§ What needs to be done
Each line from the one containing "The Blender code" through the one containing "zip(*points))), Vector(map(max, zip(*points)))" must be echoed exactly, endpoints included, and every other line omitted.

§ Task material
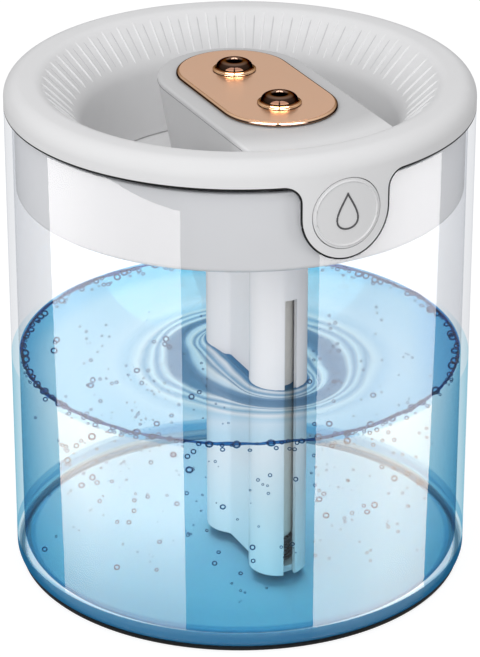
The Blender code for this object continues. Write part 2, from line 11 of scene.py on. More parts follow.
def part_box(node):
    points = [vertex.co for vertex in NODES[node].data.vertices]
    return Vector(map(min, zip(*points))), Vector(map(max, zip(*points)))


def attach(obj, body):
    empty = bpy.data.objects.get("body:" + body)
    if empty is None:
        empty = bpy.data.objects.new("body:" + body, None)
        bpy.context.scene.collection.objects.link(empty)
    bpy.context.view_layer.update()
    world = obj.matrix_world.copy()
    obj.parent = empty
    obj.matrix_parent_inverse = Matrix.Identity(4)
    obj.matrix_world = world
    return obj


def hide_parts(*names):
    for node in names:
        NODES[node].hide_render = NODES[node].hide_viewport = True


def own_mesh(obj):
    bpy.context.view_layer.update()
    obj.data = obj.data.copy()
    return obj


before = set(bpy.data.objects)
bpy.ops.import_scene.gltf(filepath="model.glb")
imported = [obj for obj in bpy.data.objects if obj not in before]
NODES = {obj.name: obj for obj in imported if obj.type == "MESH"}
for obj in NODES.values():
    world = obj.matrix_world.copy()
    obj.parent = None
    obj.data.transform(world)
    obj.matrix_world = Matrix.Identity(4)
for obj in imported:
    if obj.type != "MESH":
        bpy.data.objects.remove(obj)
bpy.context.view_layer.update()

---

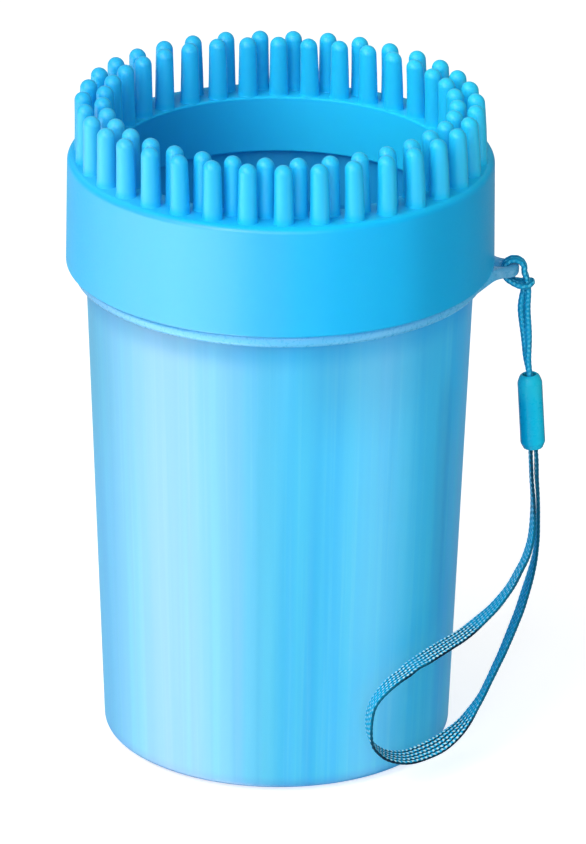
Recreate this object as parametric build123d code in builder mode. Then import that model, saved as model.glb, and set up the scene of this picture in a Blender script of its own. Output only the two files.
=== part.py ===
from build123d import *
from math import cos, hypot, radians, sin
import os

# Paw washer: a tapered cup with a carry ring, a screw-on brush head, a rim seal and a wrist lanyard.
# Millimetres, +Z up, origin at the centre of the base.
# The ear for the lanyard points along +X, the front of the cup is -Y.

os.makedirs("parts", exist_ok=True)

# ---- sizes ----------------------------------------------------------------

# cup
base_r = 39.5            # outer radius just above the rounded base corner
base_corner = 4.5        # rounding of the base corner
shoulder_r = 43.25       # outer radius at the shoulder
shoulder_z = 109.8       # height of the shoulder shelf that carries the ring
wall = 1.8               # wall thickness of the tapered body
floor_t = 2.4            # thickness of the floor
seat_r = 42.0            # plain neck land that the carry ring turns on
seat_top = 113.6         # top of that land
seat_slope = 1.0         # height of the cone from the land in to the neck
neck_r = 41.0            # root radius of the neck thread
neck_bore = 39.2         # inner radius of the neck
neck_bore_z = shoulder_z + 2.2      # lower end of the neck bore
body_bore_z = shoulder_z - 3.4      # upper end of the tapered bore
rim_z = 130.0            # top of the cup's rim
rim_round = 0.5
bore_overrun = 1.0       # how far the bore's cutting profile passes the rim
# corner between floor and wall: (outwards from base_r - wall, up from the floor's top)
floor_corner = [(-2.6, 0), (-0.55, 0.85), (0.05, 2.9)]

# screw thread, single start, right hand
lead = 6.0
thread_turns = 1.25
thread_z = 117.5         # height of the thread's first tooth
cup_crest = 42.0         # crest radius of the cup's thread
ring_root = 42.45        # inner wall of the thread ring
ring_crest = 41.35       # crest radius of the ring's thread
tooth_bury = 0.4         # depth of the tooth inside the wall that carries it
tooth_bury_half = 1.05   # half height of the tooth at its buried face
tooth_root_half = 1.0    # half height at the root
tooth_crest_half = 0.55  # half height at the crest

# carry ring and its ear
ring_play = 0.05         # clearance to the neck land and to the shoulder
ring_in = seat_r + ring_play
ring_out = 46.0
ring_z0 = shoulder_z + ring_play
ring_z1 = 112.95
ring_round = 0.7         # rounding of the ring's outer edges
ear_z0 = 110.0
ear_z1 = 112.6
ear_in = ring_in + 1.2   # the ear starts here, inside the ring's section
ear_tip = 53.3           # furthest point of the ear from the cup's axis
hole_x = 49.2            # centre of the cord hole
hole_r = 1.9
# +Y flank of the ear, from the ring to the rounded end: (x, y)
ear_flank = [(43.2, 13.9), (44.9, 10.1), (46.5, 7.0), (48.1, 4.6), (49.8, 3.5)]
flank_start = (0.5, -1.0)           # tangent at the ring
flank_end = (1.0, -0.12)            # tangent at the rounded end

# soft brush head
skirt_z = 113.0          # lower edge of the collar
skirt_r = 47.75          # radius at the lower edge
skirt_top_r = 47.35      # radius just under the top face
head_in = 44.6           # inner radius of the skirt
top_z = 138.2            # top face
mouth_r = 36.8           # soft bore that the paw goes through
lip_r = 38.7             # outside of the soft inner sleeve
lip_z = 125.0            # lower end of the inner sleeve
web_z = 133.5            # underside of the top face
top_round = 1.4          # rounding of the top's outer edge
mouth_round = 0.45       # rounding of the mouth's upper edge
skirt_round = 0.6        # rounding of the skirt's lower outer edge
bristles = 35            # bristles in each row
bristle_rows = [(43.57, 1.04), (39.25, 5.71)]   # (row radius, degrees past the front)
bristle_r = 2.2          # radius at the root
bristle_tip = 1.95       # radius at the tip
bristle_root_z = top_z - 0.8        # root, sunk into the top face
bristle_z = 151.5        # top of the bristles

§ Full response
The Blender code for this object continues. Write part 2, from line 11 of scene.py on. More parts follow.
def part_box(node):
    points = [vertex.co for vertex in NODES[node].data.vertices]
    return Vector(map(min, zip(*points))), Vector(map(max, zip(*points)))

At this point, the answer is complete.